The majority of the NGC containers allow you to use multiple GPUs from one node to run the model inside the container. However, the NGC containers were made by Nvidia for the Nvidia cluster, which is not ZIH system. Moreover, editing NGC containers requires root privileges, which can be done only with containers on ZIH systems. Thus, there is no guarantee that all NGC containers work right out of the box.

However, PyTorch and TensorFlow containers support multi-GPU usage.

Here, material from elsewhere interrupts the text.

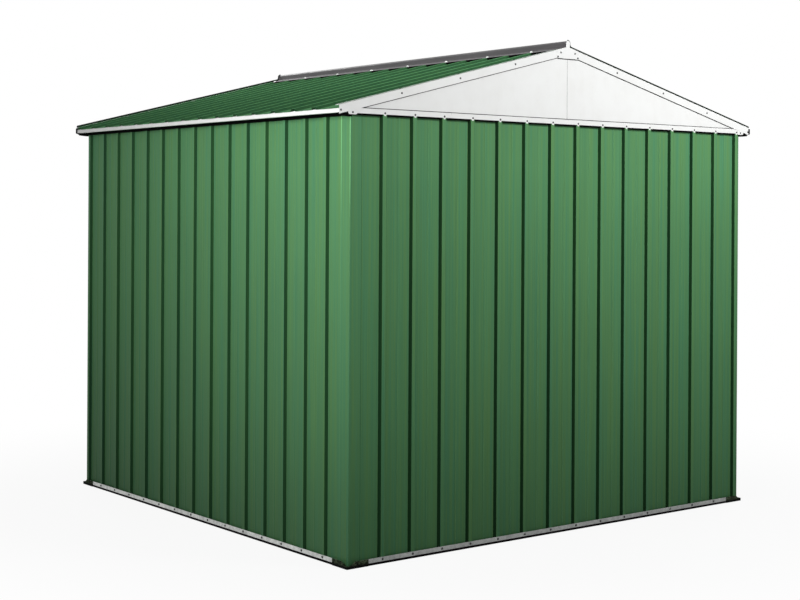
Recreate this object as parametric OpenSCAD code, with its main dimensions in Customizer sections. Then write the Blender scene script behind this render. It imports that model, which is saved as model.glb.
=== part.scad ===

An example of using the PyTorch container for the training of the ResNet50 model on the classification task on the ImageNet dataset is presented below:

marie@login.alpha$ srun --nodes=1 --ntasks-per-node=8 --ntasks=8 --gres=gpu:8 --time=08:00:00 --pty --mem=700G bash

marie@alpha$ singularity exec --nv -B /data/horse/ws/marie-ImgNet/imagenet:/data/imagenet pytorch:21.06-py3 \
                python /workspace/examples/resnet50v1.5/multiproc.py --nnodes=1 --nproc_per_node 8 \
                --node_rank=0 /workspace/examples/resnet50v1.5/main.py --data-backend dali-cpu \
                --raport-file raport.json -j16 -p 100 --lr 2.048 --optimizer-batch-size 2048 --warmup 8 \
                --arch resnet50 -c fanin --label-smoothing 0.1 --lr-schedule cosine --mom 0.875 \
                --wd 3.0517578125e-05 -b 256 --epochs 90 /data/imagenet

Please pay attention to the parameter --nproc_per_node. The value is equal to 8 because 8 GPUs per node were allocated with --gres=gpu:8.

Multi-node Usage¶

There are few NGC containers with Multi-node support available. Moreover, the realization of the multi-node usage depends on the authors of the exact container. Thus, right now, it is not possible to run NGC containers with multi-node support on the ZIH system without changing the source code inside the container.